A theme that seems pervasive through my life is that I often feel outside of things. This has always been the case with regard to how I view myself as an artist... always throughout my scholastic career (and including college) I have never really fit in with any one clique. This in and of itself is not so bad, as I do value my individuality and belief in personal freedom, but I have found that most of humanity seems to be more of a pack mentality and as a result tend to eschew people after a bit who don't conform to the packs characteristics -- this can lead to general feelings of loneliness or nonacceptance. Yes there are those who pair off like swans, but for the most part people group together.
As I was saying, while in my school years I never quite fit in with any of the cliques; I got a long with many, and floated through many circles, but never seemed to find any ground. This was no different in the "Art Department". As it were... the group who peopled the art departments were a collection of individuals who were either actually interested in art, got into art because they thought it was "cool" or "easy", or could not find another clique to incorporate themselves into. From these people, many sub-divisions were created... I always seemed to fit squarely outside of all of them. I was arty but not an art "freak" as some people called themselves. I was talented but not as much as others. I did not smoke the Pot, as so many did, and which was apparantly a stigma to be ostracized for! ;)

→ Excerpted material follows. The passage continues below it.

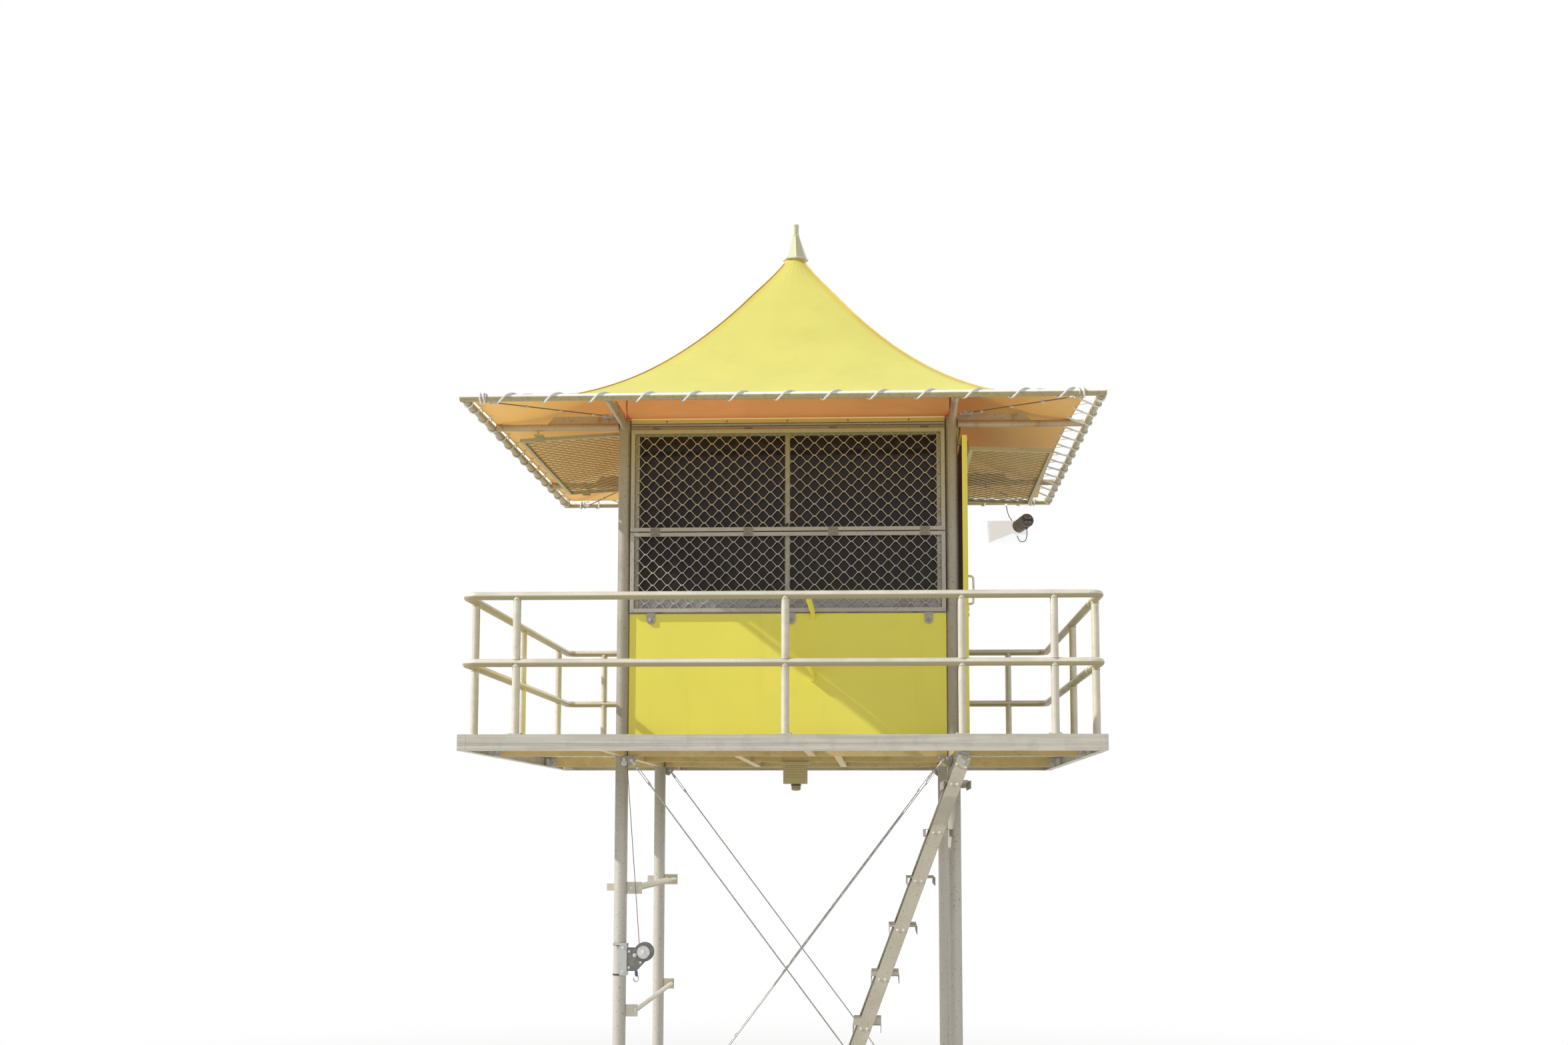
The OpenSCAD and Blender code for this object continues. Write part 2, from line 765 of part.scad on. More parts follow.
// A plate on the outer side of the front or rear posts, drawn in X and Z
module brace_plate(s) {
    plate_xz(min(s * (brace_y - plate_t / 2), s * (brace_y + plate_t / 2)),
        max(s * (brace_y - plate_t / 2), s * (brace_y + plate_t / 2))) children();
}

// A small lug beside the front right post, from x1 to x2 and down from height z
module post_lug(x1, x2, z) {
    bar([x1, -post_x - 4, z - 56], [x2, -post_x + 4, z]);
}

module brace_plates() {
    top = beam_bottom - seat;
    color(alloy) {
        for (s = [-1, 1]) {
            brace_plate(s) difference() {
                polygon([[post_x - 117, top], [post_x - 10, top], [post_x - 14, top - 45],
                    [post_x - 34, top - 82], [post_x - 60, top - 62]]);
                translate([brace_x, brace_z]) circle(d = 14);
            }
            brace_plate(s) intersection() {
                hull() {
                    translate([-post_x + 86, deck_h - 98]) circle(r = 39);
                    polygon([[-post_x + 5, top], [-post_x + 5, top - 43], [-post_x + 65, top - 70]]);
                }
                translate([-post_x, top - 100]) square([150, 100]);
            }
            for (m = [0, 1]) brace_plate(s) mirror([m, 0])
                polygon([[post_x + 10, foot_z - 70], [post_x - 60, foot_z - 40], [post_x - 95, foot_z],
                    [post_x - 60, foot_z + 45], [post_x + 10, foot_z + 70]]);
        }
        post_lug(post_x + post_r + seat, post_x + post_r + 50, deck_h - 273);
        post_lug(post_x - post_r - 62, post_x - post_r - seat, deck_h - 604);
    }
}

pivot_x = post_x + 30;
pivot_z = deck_h - 172;
ladder_back = -post_x - post_r - 35;
ladder_front = ladder_back - ladder_w;
ladder_len = pivot_z / cos(ladder_tilt) + stringer_w / 2;

module ladder_place() {
    translate([pivot_x, 0, pivot_z]) rotate([0, ladder_tilt, 0]) children();
}

module stringer(face, s) {
    h = stringer_w / 2;
    flange = 26;
    t = stringer_t;
    difference() {
        union() {
            bar([-h, min(face, face + s * t), -ladder_len], [h, max(face, face + s * t), 34]);
            for (x = [-h, h - t])
                bar([x, min(face, face + s * flange), -ladder_len],
                    [x + t, max(face, face + s * flange), -78]);
        }
        translate([0, face - s, 0]) rotate([s > 0 ? -90 : 90, 0, 0]) cylinder(h = t + 2, d = pivot_d + 1);
    }
}

module ladder_stringers() {
    color(alloy) difference() {
        ladder_place() {
            stringer(ladder_front, 1);
            stringer(ladder_back, -1);
            difference() {
                bar([-40, ladder_front - 6, -40], [40, ladder_front + 1, 40]);
                tube_y(ladder_front - 7, ladder_front + 2, 0, 0, pivot_d + 1);
            }
        }
        bar([-half_deck, -half_deck, -200], [half_deck, 0, 0]);
    }
}

tread_first = 124;
tread_count = floor((pivot_z - tread_first - 160) / tread_rise);

module tread(z) {
    x = pivot_x - (pivot_z - z) * tan(ladder_tilt) + 8;
    y1 = ladder_front + 26 + seat;
    y2 = ladder_back - 26 - seat;
    d = tread_depth / 2;
    t = 4;
    translate([x, y2, z]) rotate([90, 0, 0]) linear_extrude(y2 - y1)
        polygon([[-d, 0], [d, 0], [d, -tread_lip], [d - t, -tread_lip], [d - t, -t], [-d + t, -t],
            [-d + t, -tread_lip], [-d, -tread_lip]]);
    for (y = [ladder_front + stringer_t + seat, ladder_back - stringer_t - seat - 22])
        translate([0, y + 22, 0]) rotate([90, 0, 0]) linear_extrude(22)
            polygon([for (q = [[-1, -3], [1, -3], [1, -44], [-1, -44]])
                [pivot_x - (pivot_z - z - q[1]) * tan(ladder_tilt)
                    + q[0] * 34 / cos(ladder_tilt), z + q[1]]]);
}

module ladder_treads() {
    color(alloy) for (k = [0:tread_count]) tread(pivot_z - tread_first - k * tread_rise);
}

// The lugs under the deck and the bolts that the ladder turns on
module ladder_hinge() {
    r = 28;
    color(alloy_dark) for (side = [0, 1]) {
        face = side == 0 ? ladder_front : ladder_back;
        s = side == 0 ? 1 : -1;
        lug = face + s * (stringer_t + run_gap);
        plate_xz(min(lug, lug + s * plate_t), max(lug, lug + s * plate_t)) hull() {
            translate([pivot_x, pivot_z]) circle(r = r);
            polygon([[pivot_x - 40, beam_bottom - seat], [pivot_x + 44, beam_bottom - seat],
                [pivot_x + 44, beam_bottom - 8], [pivot_x - 40, beam_bottom - 8]]);
        }
        head = side == 0 ? 12 : 4;
        tube_y(min(lug, face - s * head), max(lug, face - s * head), pivot_x, pivot_z, pivot_d);
        tube_y(min(face - s * head, face - s * (head + 9)), max(face - s * head, face - s * (head + 9)),
            pivot_x, pivot_z, pivot_d + 14);
    }
}

module winch() {
    x = -post_x;
    z = deck_h - winch_drop;
    y = -post_x - post_r - seat;
    reel = [x + 171, z + 51];
    color(alloy) {
        bar([x + 4, y - 5, z - 108], [x + 54, y, z + 108]);
        bar([x + 49, y - 5, z - 108], [x + 54, -post_x + 45, z + 108]);
        bar([x - 43, y - 9, z + 98], [x + 66, y - 4, z + 112]);
    }
    color(alloy_dark) {
        for (dy = [-46, 30])
            plate_xz(-post_x + dy, -post_x + dy + 6)
                polygon([[x + 53, z - 78], [x + 118, z - 78], [x + 172, z - 20], [x + 186, z + 30],
                    [x + 180, z + 70], [x + 150, z + 78], [x + 53, z + 78]]);
        for (dy = [-36, 18])
            tube_y(-post_x + dy, -post_x + dy + 5, reel[0], reel[1], 132);
        tube_y(-post_x - 34, -post_x + 20, reel[0], reel[1], 58);
        tube_y(-post_x - 62, -post_x + 44, reel[0], reel[1], 20);
        tube_y(-post_x - 54, -post_x - 47, reel[0], reel[1], 52);
        tube_y(-post_x - 54, -post_x + 40, x + 112, z + 30, 26);
        bar([x + 92, -post_x - 41, z - 70], [x + 112, -post_x + 31, z - 50]);
    }
}

module hoist_pulley() {
    x = -post_x + 23;
    z = deck_h - 157;
    y = -brace_y - plate_t / 2 - seat;
    color(alloy_dark) {
        tube_y(y - 10, y, x, z, 40);
        tube_y(y - 16, y - 9, x, z, 14);
        bar([x - 9, y - 14, z - 8], [x + 9, y - 10 + 0.5, z + 34]);
        bar([x - 9, y - 14, z + 24], [x + 9, y, z + 34]);
    }
}

rack_z = [rack_upper_h, rack_lower_h];

// Rails and end plates between the two left posts, for poles and boards
module storage_rack() {
    x = -post_x;
    out = [rack_upper_reach, rack_lower_reach];
    color(alloy) for (k = [0, 1]) {
        for (s = [-1, 1])
            bar([x + post_r + seat, s * post_x - 3, rack_z[k] - 41],
                [x + out[k], s * post_x + 3, rack_z[k] + 41]);
        tube_y(-post_x, post_x, x + out[k] - 20, rack_z[k], 34);
        if (k == 0) {
            tube_y(-post_x, post_x, x + out[k] - 80, rack_z[k], 34);
            for (s = [-1, 1])
                bar([x - post_r - 50, s * post_x - 3, rack_z[k] - 20],
                    [x - post_r - seat, s * post_x + 3, rack_z[k] + 30]);
        }
    }
}

module junction_box() {
    x = 5;
    z = beam_bottom - seat;
    color("#c9b46a") {
        bar([x - 103, -50, z - 6], [x + 103, 50, z]);
        bar([x - 90, -50, z - 165], [x + 90, 50, z - 5]);
    }
    color("#4a4438") translate([x + 5, 0, z - 210]) cylinder(h = 46, d = 70);
}

// A flat rounded slab of the horn, w by h, at distance d behind its mouth
module horn_ring(w, h, d) {
    translate([-w / 2, -d - 4, -h / 2]) cube([w, 4, h]);
}

module loudspeaker() {
    mouth = [1790, roof_half - 30, roof_z - 284];
    straps = [1757, 1934];
    color("#efefec") {
        translate(mouth) rotate([-8, 0, 20]) {
            difference() {
                hull() {
                    horn_ring(420, 200, 0);
                    horn_ring(420, 200, 14);
                    horn_ring(400, 186, 40);
                    horn_ring(150, 120, 180);
                }
                hull() {
                    horn_ring(408, 188, -1);
                    horn_ring(392, 176, 34);
                    horn_ring(130, 100, 172);
                }
            }
        }
        for (x = straps) {
            bar([x - 14, roof_half - 10, mouth[2] + 40], [x + 14, roof_half - 4, roof_z - roof_r - seat]);
            bar([x - 14, roof_half - 120, mouth[2] + 40], [x + 14, roof_half - 4, mouth[2] + 46]);
        }
    }
    color("#6a6458") translate(mouth) rotate([-8, 0, 20]) {
        tube_y(-300, -182, 0, 12, 106);
        tube_y(-372, -298, 0, 12, 112);
        tube_y(-378, -370, 0, 12, 92);
    }
}

post(-1, -1);  // front_left_post
post(1, -1);  // front_right_post
post(-1, 1);  // rear_left_post
post(1, 1);  // rear_right_post
end_edge_channels();
side_edge_channels();
deck_beams();
deck_slats();
cabin_floor();
front_guard_rail();
rear_guard_rail();
left_guard_rail();
right_guard_rail();
hatch_guard_rail();
front_wall();
left_wall();
rear_wall();
right_wall();
door();
door_track();
head_beams();
front_window_frame();
left_window_frame();
rear_window_frame();
right_window_frame();
window_glass();
front_upper_screen();
front_lower_screen();
left_screen();
right_screen();
rear_screen();
end_roof_tubes();
side_roof_tubes();
outriggers();
peak_frame();
finial();
canopy();
eaves_lining();
front_stays();
rear_stays();
brace_plates();
ladder_stringers();
ladder_treads();
ladder_hinge();
winch();
hoist_pulley();
storage_rack();
junction_box();
loudspeaker();
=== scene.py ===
"""Looks of a square beach lookout tower: surfaces, fabric roof, fittings and a plain studio stage."""

import math

import bmesh
import bpy
from bpy.props import FloatProperty, FloatVectorProperty, PointerProperty
from mathutils import Matrix, Vector


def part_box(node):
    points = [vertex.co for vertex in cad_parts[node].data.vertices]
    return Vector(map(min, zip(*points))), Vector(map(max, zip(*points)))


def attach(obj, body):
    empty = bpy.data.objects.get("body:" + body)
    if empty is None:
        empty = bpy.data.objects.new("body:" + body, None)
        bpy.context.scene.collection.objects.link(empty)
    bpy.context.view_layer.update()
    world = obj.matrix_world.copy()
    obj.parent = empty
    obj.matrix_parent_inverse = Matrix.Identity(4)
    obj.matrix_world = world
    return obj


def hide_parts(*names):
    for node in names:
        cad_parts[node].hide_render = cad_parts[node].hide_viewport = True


bl_info = {
    "name": "Lookout Tower Dressing",
    "version": (1, 0, 0),
    "blender": (4, 5, 0),
    "location": "3D View > Sidebar > Tower",
    "description": "Surfaces, fabric roof, fittings and stage of a beach lookout tower",
    "category": "Object",
}

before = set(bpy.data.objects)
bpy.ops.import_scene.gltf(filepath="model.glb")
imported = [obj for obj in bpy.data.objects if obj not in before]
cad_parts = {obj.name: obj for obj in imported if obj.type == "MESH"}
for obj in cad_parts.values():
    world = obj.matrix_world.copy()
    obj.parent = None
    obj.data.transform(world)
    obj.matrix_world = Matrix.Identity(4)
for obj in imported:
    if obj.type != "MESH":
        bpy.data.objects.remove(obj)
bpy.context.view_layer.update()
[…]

It only became more pronounced when I got to college -- perhaps it was the schools I attended, but it seemed like the majority of kids at "art school" seemed to be there because they either thought it would be an easy soft-option, or because they simply did not know what they wanted to do. Thankfully there were exceptions... but they were the exceptions.
So, as a theme in my life it translates into how I view myself as a cyclist: I am not hardcore enough to be a serious roadie, not crazy enough to freestyle BMX, not cool enough to be a fixed gear hipster, just not interested in being a Dutch bike riding Europhile... hell, I'm not even lame enough to be a fred!
damn... I thought I had a point with all this but it just wound up sounding like me whining.